Sepanjang cerita, kita akan disajikan tiap kisah perjalanan politik dan militer yang saling berkaitan dengan pribadi Napoleon, terutama hubungannya dengan Josephine de Beauharnais (Vanessa Kirby). Penggambaran pertempuran Napoleon sendiri juga dipilih berdasarkan cerita yang berkorelasi dengan kehidupan pribadi Napoleon-kenaikan kekuasaan di Prancis (Pengepungan Toulon) hingga Eropa (Pertempuran Austerlitz) dan kejatuhannya dari tahta Prancis (Penarikan dari Rusia hingga Pertempuran Waterloo). Dalam hal ini, Scott dan penulis naskah David Scarpa (yang menulis naskah film Scott lainnya, All the Money in the World) memilih selektif terhadap kisah hidup Napoleon yang berwarna.

 

Meskipun film ini menandakan kolaborasi kedua Scott dan Phoenix pasca Gladiator, namun cerita tidak akan berjalan lancar tanpa kemampuan Vanessa Kirby sebagai istri Napoleon yang tidak setia. Pesona Kirby mampu membawakan sosok Josephine sebagai tandingan Napoleon-nya Phoenix yang digambarkan tangguh di pertempuran namun kikuk di lingkungan sosial kelas atas. Dibandingkan momen-momen pertempuran (yang sudah menjadi resep keberhasilan dan ciri khasnya Scott) yang hingar bingar, dinamika Napoleon-Josephine justru menjadi penggerak utama cerita film. Namun hal itu kemudian harus dibayar dengan penggambaran sosok Napoleon itu sendiri.

 

Pendekatan cerita Scott terhadap sosok Napoleon-yang pernah hampir menaklukan seluruh Benua Eropa dan mengubah sejarah peradaban manusia dua abad setelahnya, tidak didasarkan pada sumber buku tertentu. Kisah Napoleon di film ini adalah interpretasi Scarpa dan Scott mengenai sosok pemuda Corsica culun yang naik ke tampuk kekuasaan Eropa melalui catatan sejarah yang berdarah-darah.

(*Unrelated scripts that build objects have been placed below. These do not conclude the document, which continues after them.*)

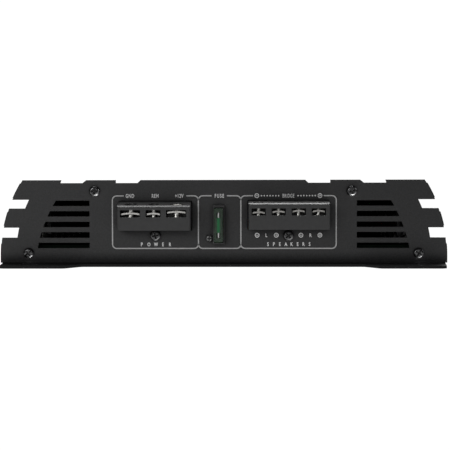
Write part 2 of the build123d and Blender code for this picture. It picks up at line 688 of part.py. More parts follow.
def make_chips():
    """Eight-pin control chips with formed legs."""
    parts = []
    for x, y in CHIPS:
        body = block(x - 4.9, x + 4.9, y - 3.2, y + 3.2, BOARD_TOP + 0.6, BOARD_TOP + 4)
        for col in range(4):
            pin = x - 3.81 + 2.54 * col
            for side in (-1, 1):
                inner = y + side * 3.2
                edge = y + side * 3.9
                low, high = min(inner, edge), max(inner, edge)
                body += block(pin - 0.3, pin + 0.3, low, high, BOARD_TOP, BOARD_TOP + 2.2)
        parts.append(body - rod_z(x - 4.9, y, 0.9, BOARD_TOP + 3.4, BOARD_TOP + 5))
    return group(parts)


# ---- control end -----------------------------------------------------------------------------------

def make_rca_housing():
    left = RCA_X[0] - 8
    right = RCA_X[-1] + 8
    back = -INNER_Y - 15
    front = -INNER_Y
    housing = block(left, right, back, front, BOARD_TOP, RCA_Z[-1] + 7)
    housing = fillet(housing.edges().filter_by(Axis.Y), 1.0)
    for x in RCA_X:
        for z in RCA_Z:
            housing -= rod_y(x, z, RCA_BASE_R + 0.05, front - 10, front + 1)
    centre = (sum(RCA_X) / 2, sum(RCA_Z) / 2)
    return housing - rod_y(*centre, M3_R + RUNNING, front - 8, front + 1)


def rca_set(outer_r, inner_r, y0, y1, columns=RCA_X):
    rings = []
    for x in columns:
        for z in RCA_Z:
            rings.append(rod_y(x, z, outer_r, y0, y1) - rod_y(x, z, inner_r, y0 - 1, y1 + 1))
    return group(rings)


def make_rca_shells(y0, y1):
    """Outer contact tubes with a thicker base where they pass through the plate."""
    shoulder = -FACE_Y + RCA_BASE_PROUD
    shells = []
    for x in RCA_X:
        for z in RCA_Z:
            tube = rod_y(x, z, RCA_BASE_R, y0, shoulder) + rod_y(x, z, RCA_SHELL_R, shoulder, y1)
            shells.append(tube - rod_y(x, z, RCA_SHELL_R - 0.4, y0 - 1, y1 + 1))
    return group(shells)


def make_pot_bodies():
    bodies = []
    for x in POT_X:
        body = block(x - 6, x + 6, 82.5, 90, POT_Z - 7, POT_Z + 7)
        body = chamfer(body.edges().filter_by(Axis.Y), 1.2)
        body += block(x - 5, x + 5, 84, 88, BOARD_TOP, POT_Z - 6)
        body += rod_y(x, POT_Z, 4.6, 90, -INNER_Y)
        bodies.append(body - rod_y(x, POT_Z, SHAFT_R + RUNNING, 86, 99))
    return group(bodies)


def make_knob(x):
    """Fluted knob in one piece with its shaft; a slot across its face shows the setting."""
    face = -FACE_Y + 8.2
    knob = rod_y(x, POT_Z, KNOB_R, -FACE_Y + 0.7, face)
    knob = chamfer(knob.edges().filter_by(GeomType.CIRCLE), 0.5)
    for i in range(18):
        angle = math.radians(20 * i)
        flute = rod_y(x + 5.5 * math.cos(angle), POT_Z + 5.5 * math.sin(angle), 0.55, 90, 110)
        knob -= flute
    knob -= block(x - 0.6, x + 0.6, face - 1.2, face + 1, POT_Z - 0.5, POT_Z + 6)
    return knob + rod_y(x, POT_Z, SHAFT_R, 86.3, -FACE_Y + 0.7)


def make_switch_frame():
    front = -INNER_Y
    frame = block(SWITCH_X - 8, SWITCH_X + 8, front - 8, front, SWITCH_Z - 5, SWITCH_Z + 5)
    frame += block(SWITCH_X - 7, SWITCH_X + 7, front - 6, front - 3, BOARD_TOP, SWITCH_Z - 5)
    frame -= block(SWITCH_X - 5.1, SWITCH_X + 5.1, front - 6, front - 1, SWITCH_Z - 2.6, SWITCH_Z + 2.6)
    return frame - block(SWITCH_X - 3.7, SWITCH_X + 3.7, front - 2, front + 1, SWITCH_Z - 1.7, SWITCH_Z + 1.7)


def make_switch_slider():
    front = -INNER_Y
    foot = block(SWITCH_X - 3, SWITCH_X + 3, front - 5.9, front - 1.1, SWITCH_Z - 2.5, SWITCH_Z + 2.5)
    button = block(SWITCH_X - 1.6, SWITCH_X + 1.6, front - 1.1, -FACE_Y + 2.6, SWITCH_Z - 1.6, SWITCH_Z + 1.6)
    return foot + chamfer(button.faces().sort_by(Axis.Y)[-1].edges(), 0.3)


def make_led(z):
    """Domed indicator lamp with two wire legs to the board."""
    y = -FACE_Y + 0.6
    lens = rod_y(LED_X, z, LED_R, 91.5, y) + Pos(LED_X, y, z) * Sphere(LED_R)
    lens += rod_y(LED_X, z, LED_R + 0.4, 91.5, 92.5)
    legs = []
    for side in (-1, 1):
        x = LED_X + side * 1.27
        back = 88.0 - (z - LED_Z[0]) / 3
        leg = block(x - 0.25, x + 0.25, back, 91.5, z - 0.25, z + 0.25)
        legs.append(leg + block(x - 0.25, x + 0.25, back, back + 0.5, BOARD_TOP, z))
    return group([lens, *legs])


# ---- assembly ---------------------------------------------------------------------------------------

def build():
    toroid = make_toroid()
    choke = make_choke()
    device_bodies, device_metal = power_devices()
    block_screw = pan_screw(M3_HEAD_R, M3_HEAD_H, M3_R, 7)
    rca_out = -FACE_Y + RCA_LENGTH
    rca_in = -INNER_Y - 9.5
    parts = {
        "heat_sink": make_heat_sink(),
        "terminal_end_plate": make_terminal_plate(),
        "control_end_plate": make_control_plate(),
        "bottom_cover": make_bottom_cover(),
        "end_plate_screws": make_end_plate_screws(),
        "bottom_cover_screws": make_cover_screws(),
        "circuit_board": make_circuit_board(),
        "power_terminal_body": make_block(POWER_BLOCK, POWER_MOUTH, POWER_TERMINALS, POWER_SCREW_X),
        "power_terminal_contacts": make_contacts(POWER_MOUTH, POWER_TERMINALS),
        "speaker_terminal_body": make_block(
            SPEAKER_BLOCK, SPEAKER_MOUTH, SPEAKER_TERMINALS, SPEAKER_SCREW_X
        ),
        "speaker_terminal_contacts": make_contacts(SPEAKER_MOUTH, SPEAKER_TERMINALS),
        "connector_screws": group(
            [
                face_front(POWER_SCREW_X, FACE_Y, BLOCK_SCREW_Z, Rot(0, 0, 12) * block_screw),
                face_front(SPEAKER_SCREW_X, FACE_Y, BLOCK_SCREW_Z, Rot(0, 0, 40) * block_screw),
                face_back(sum(RCA_X) / 2, -FACE_Y, sum(RCA_Z) / 2, block_screw),
            ]
        ),
        "fuse_holder": make_fuse_holder(),
        "fuse_holder_screw": face_front(
            HOLDER_SCREW_X, FACE_Y, HOLDER_SCREW_Z, pan_screw(M2_HEAD_R, M2_HEAD_H, M2_R, 5.5)
        ),
        "fuse_contacts": make_fuse_contacts(),
        "fuse_body": make_fuse_body(),
        "fuse_blades": make_fuse_blades(),
        "toroid_core": toroid[0],
        "toroid_primary": toroid[1],
        "toroid_secondary": toroid[2],
        "toroid_clamp_disc": toroid[3],
        "toroid_bolt": toroid[4],
        "choke_core": choke[0],
        "choke_winding": choke[1],
        "transistor_bodies": device_bodies,
        "transistor_leads": device_metal,
        "insulating_pads": make_pads(),
        "clamp_bars": make_clamp_bars(),
        "clamp_bar_screws": make_bar_screws(),
        "supply_capacitors": group([capacitor(x, y, 8.0, 25.0) for x, y in SUPPLY_CAPS]),
        "rail_capacitors": group([capacitor(x, y, 9.5, 26.0) for x, y in RAIL_CAPS]),
        "control_chips": make_chips(),
        "power_resistors": make_resistors(),
        "rca_jack_housing": make_rca_housing(),
        "rca_shells": make_rca_shells(rca_in, rca_out),
        "rca_centre_contacts": rca_set(RCA_BORE_R + 0.5, RCA_BORE_R, rca_in + 0.5, rca_out - 0.9),
        "rca_insulators_left": rca_set(
            RCA_SHELL_R - 0.42, RCA_BORE_R + 0.52, rca_in + 1, rca_out - 0.5, RCA_X[:1]
        ),
        "rca_insulators_right": rca_set(
            RCA_SHELL_R - 0.42, RCA_BORE_R + 0.52, rca_in + 1, rca_out - 0.5, RCA_X[1:]
        ),
        "pot_bodies": make_pot_bodies(),
        "switch_frame": make_switch_frame(),
        "switch_slider": make_switch_slider(),
        "power_led": make_led(LED_Z[1]),
        "protect_led": make_led(LED_Z[0]),
    }
    for name, x in zip(POT_NAMES, POT_X):
        parts[name] = make_knob(x)
    for mouth, terminals in ((POWER_MOUTH, POWER_TERMINALS), (SPEAKER_MOUTH, SPEAKER_TERMINALS)):
        for terminal in terminals:
            parts[terminal[0] + "_clamp"] = make_clamp(terminal)
            parts[terminal[0] + "_screw"] = make_clamp_screw(terminal, mouth)
    return parts


os.makedirs("parts", exist_ok=True)
for part_name, shape in build().items():
    export_step(shape, f"parts/{part_name}.step")
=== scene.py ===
import math
from collections import namedtuple

import bmesh
import bpy
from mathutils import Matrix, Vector


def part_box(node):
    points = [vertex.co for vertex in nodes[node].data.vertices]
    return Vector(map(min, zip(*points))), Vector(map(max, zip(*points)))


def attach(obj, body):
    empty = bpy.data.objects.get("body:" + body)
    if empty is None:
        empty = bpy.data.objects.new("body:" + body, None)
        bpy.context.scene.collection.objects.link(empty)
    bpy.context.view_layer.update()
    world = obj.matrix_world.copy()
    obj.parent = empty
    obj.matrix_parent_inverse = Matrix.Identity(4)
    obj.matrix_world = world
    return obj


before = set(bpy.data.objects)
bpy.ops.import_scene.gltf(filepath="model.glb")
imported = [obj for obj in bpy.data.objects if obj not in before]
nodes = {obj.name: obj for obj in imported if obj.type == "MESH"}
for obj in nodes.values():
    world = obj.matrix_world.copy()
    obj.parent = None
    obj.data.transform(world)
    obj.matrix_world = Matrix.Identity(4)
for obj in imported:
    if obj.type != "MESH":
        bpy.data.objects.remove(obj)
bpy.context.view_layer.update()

MM = 0.001


def box_mm(node):
    """Lowest and highest corner of a CAD piece, in millimetres."""
    low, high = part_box(node)
    return low / MM, high / MM


def middle_mm(node):
    low, high = box_mm(node)
    return (low + high) / 2


PLATE_SHEET = 1.5        # thickness of the end plates, mm
FACE_Y = box_mm("terminal_end_plate")[1].y - PLATE_SHEET    # outer face of the terminal end plate, mm


# ---------------------------------------------------------------- materials

PATTERN = (0.3, 0.7)     # the part of a noise texture's range that carries its pattern
CLEAR_IOR = 1.49         # refraction of the see-through mouldings


class NodeTree:
    """Short cuts for building a tree of procedural nodes."""

    def __init__(self, tree):
        self.tree = tree

    def feed(self, sockets, values):
        """Give each input a plain value or the output of another node."""
        for socket, value in zip(sockets, values):
            if isinstance(value, bpy.types.NodeSocket):
                self.tree.links.new(value, socket)
            else:
                socket.default_value = value

    def fill(self, node, settings):
        """Feed the inputs of a node by name; a space in a name may be written as a low line."""
        self.feed([node.inputs[name.replace("_", " ")] for name in settings], settings.values())

    def node(self, kind, **settings):
        made = self.tree.nodes.new(kind)
        self.fill(made, settings)
        return made

    def maths(self, operation, *values, kind="ShaderNodeMath"):
        made = self.node(kind)
        made.operation = operation
        self.feed(made.inputs, values)
        return made.outputs["Value"]

    def vector_maths(self, operation, *values):
        return self.maths(operation, *values, kind="ShaderNodeVectorMath")

    def ranged(self, value, start, end, low=0.0, high=1.0):
        """Turn a value between start and end into one between low and high, and hold it there."""
        made = self.node("ShaderNodeMapRange", Value=value, From_Min=start, From_Max=end)
        self.fill(made, {"To Min": low, "To Max": high})
        return made.outputs["Result"]


class Shader(NodeTree):
    """A Principled material with a base colour and roughness that nodes can vary."""

    def __init__(self, name, color, rough, metal=0.0):
        self.mat = bpy.data.materials.new(name)
        self.mat.use_nodes = True
        super().__init__(self.mat.node_tree)
        self.color = color
        self.rough = rough
        self.surface(Base_Color=(*color, 1), Roughness=rough, Metallic=metal)
        self.coords = self.node("ShaderNodeTexCoord").outputs["Object"]

    def surface(self, **settings):
        self.fill(self.tree.nodes["Principled BSDF"], settings)
        return self

    def place(self):
        """The X, Y and Z of the point that is being shaded, in metres."""
        return self.node("ShaderNodeSeparateXYZ", Vector=self.coords).outputs

    def noise(self, scale, detail=2.0, stretch=(1, 1, 1)):
        spot = self.node("ShaderNodeMapping", Vector=self.coords, Scale=stretch).outputs["Vector"]
        return self.node("ShaderNodeTexNoise", Vector=spot, Scale=scale, Detail=detail).outputs["Fac"]

    def blend(self, factor, color, other):
        """Mix the base colour from two."""
        mix = self.node("ShaderNodeMix")
        mix.data_type = "RGBA"
        self.fill(mix, {"Factor": factor, "A": (*color, 1), "B": (*other, 1)})
        return self.surface(Base_Color=mix.outputs["Result"])

    def mottle(self, value, other):
        """Vary the colour between the base and another one."""
        return self.blend(self.ranged(value, *PATTERN), self.color, other)

    def vary_rough(self, value, spread):
        made = self.ranged(value, *PATTERN, self.rough - spread, self.rough + spread)
        return self.surface(Roughness=made)

    def relief(self, value, height, round_edges=0.0):
        """Bump from a value; optionally soften the edges with a small round."""
        bump = self.node("ShaderNodeBump", Strength=1.0, Distance=height, Height=value)
        if round_edges:
            bevel = self.node("ShaderNodeBevel", Radius=round_edges)
            bevel.samples = 4
            self.fill(bump, {"Normal": bevel.outputs["Normal"]})
        return self.surface(Normal=bump.outputs["Normal"])


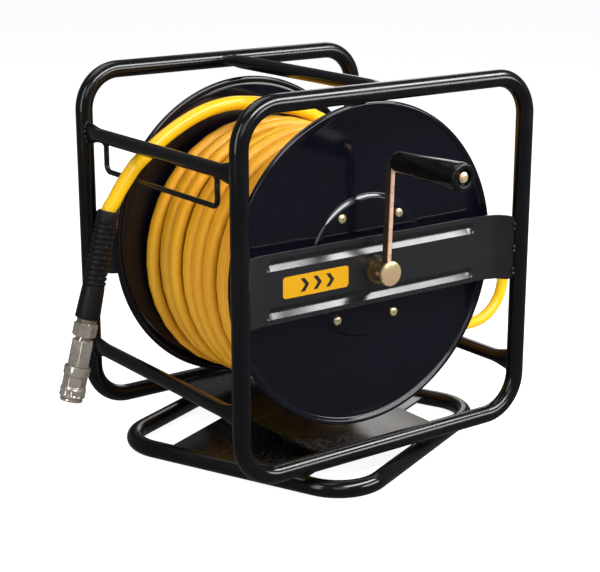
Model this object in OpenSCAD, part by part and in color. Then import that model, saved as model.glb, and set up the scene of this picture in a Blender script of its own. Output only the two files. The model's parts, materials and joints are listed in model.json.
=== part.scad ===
// Hand-cranked air hose reel: a two-loop tubular frame on a swivel base, a drum with
// 30 m of braided hose, a crank with a free-turning grip, an inlet lead and a quick coupler.
// The base stands on z = 0, the swivel axis is vertical and the drum's axle runs along Y.

/* [Frame] */
// Width of each end loop between tube centrelines
loop_w = 394; // [370:2:430]
// Height of each end loop between tube centrelines
loop_h = 400; // [390:2:430]
// Distance between the two end loops' centrelines
loop_gap = 320; // [316:2:360]
// Diameter of the loop tube
tube_d = 20; // [18:0.5:22]
// Centreline radius of the loops' bends
bend_r = 45; // [35:1:60]
// Diameter of the cross tubes and the carry handle
cross_d = 16; // [14:0.5:18]
// Diameter of the hose guide wire
wire_d = 6; // [4:0.5:7]
// Height of the pressed hub plates
hub_plate_h = 77; // [60:1:90]

/* [Base] */
// Side of the square base loop between tube centrelines
base_side = 320; // [300:2:340]
// Centreline radius of the base loop's bends
base_bend_r = 52; // [40:1:70]
// Angle of the base to the frame as it stands
base_turn = 23.4; // [0:0.1:45]

/* [Drum] */
// Outer radius of the drum's flanges
flange_r = 185; // [175:1:187]
// Height of the axle above the floor
axle_z = 235; // [233:1:238]
// Distance from the drum's middle to each flange's inner face
flange_y = 118; // [116:1:120]
// Outer radius of the drum's core
core_r = 83; // [82:0.5:90]
// Outer radius of the wound hose
pack_r = 146; // [130:1:150]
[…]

Pendekatan ini tidak untuk menginterpretasikan Napoleon layaknya Alexander yang ingin membawa kerajaannya dari Barat ke Timur, melainkan sosok Napoleon sebagai sosok manusia yang berkorban demi negerinya meskipun menginjak mayat rakyat mereka sendiri.

 

 

Mudah Diperdebatkan Keakurasiannya

 

Napoleon (Source: IMDB)

Napoleon (Source: IMDB)

 

Sosok Napoleon di sini digambarkan sebagai manusia yang awalnya memiliki kepercayaan diri dan superioritas luar biasa seiring dengan kemenangan yang diraihnya. Namun, perlahan, kekalahan ia derita yang ironisnya bermula dari rumah tangga ia sendiri. Kekalahan ia di sektor domestik mulai dari perselingkuhan Josephine hingga kehidupan ranjangnya menggerogoti Napolen hingga kejatuhannya.

 

Phoenix, yang berpengalaman menampilkan karakter kelam dalam film-filmnya, menonjolkan kekelaman dalam kepercayaan diri Napoleon. Akan tetapi, perspektif ini justru mengerdilkan sosok Napoleon sebagai negarawan besar yang pengaruhnya tak hanya di bidang militer, tetapi juga bidang politik dan hukum negara yang membentuk Eropa modern. Dengan kata lain, keakuratan film ini mudah diperdebatkan.

 

Ketidakakuratan sejarah lainnya adalah bagaimana penggambaran pertempuran Napoleon disajikan dalam film. Sebagaimana para sejarahwan mengkritik penampilan aksi Maximus di pertempuran pembukaan Gladiator, banyak yang mempertanyakan mengapa Napoleon, seorang perwira artileri, justru memimpin serangan kavaleri.

 

Penggambaran Waterloo sendiri juga mengulangi kesalahan di film Waterloo (1970) yang menekankan peran pasukan Inggris dibawah pimpinan Duke of Wellington, padahal pasukan Prusia yang dipimpin Marsekal Leberecht von Blucher-lah yang membendung serangan Napoleon. Hanya saja, dengan uang dari Apple TV sebesar 200 juta dolar, yang setara dengan pembuatan Killer of the Flower Moon-nya Martin Scorsese, Scott memiliki kebebasan untuk menggambarkan Napoleon sesuai dengan perspektifnya sendiri. Ini Napoleon-nya Scott.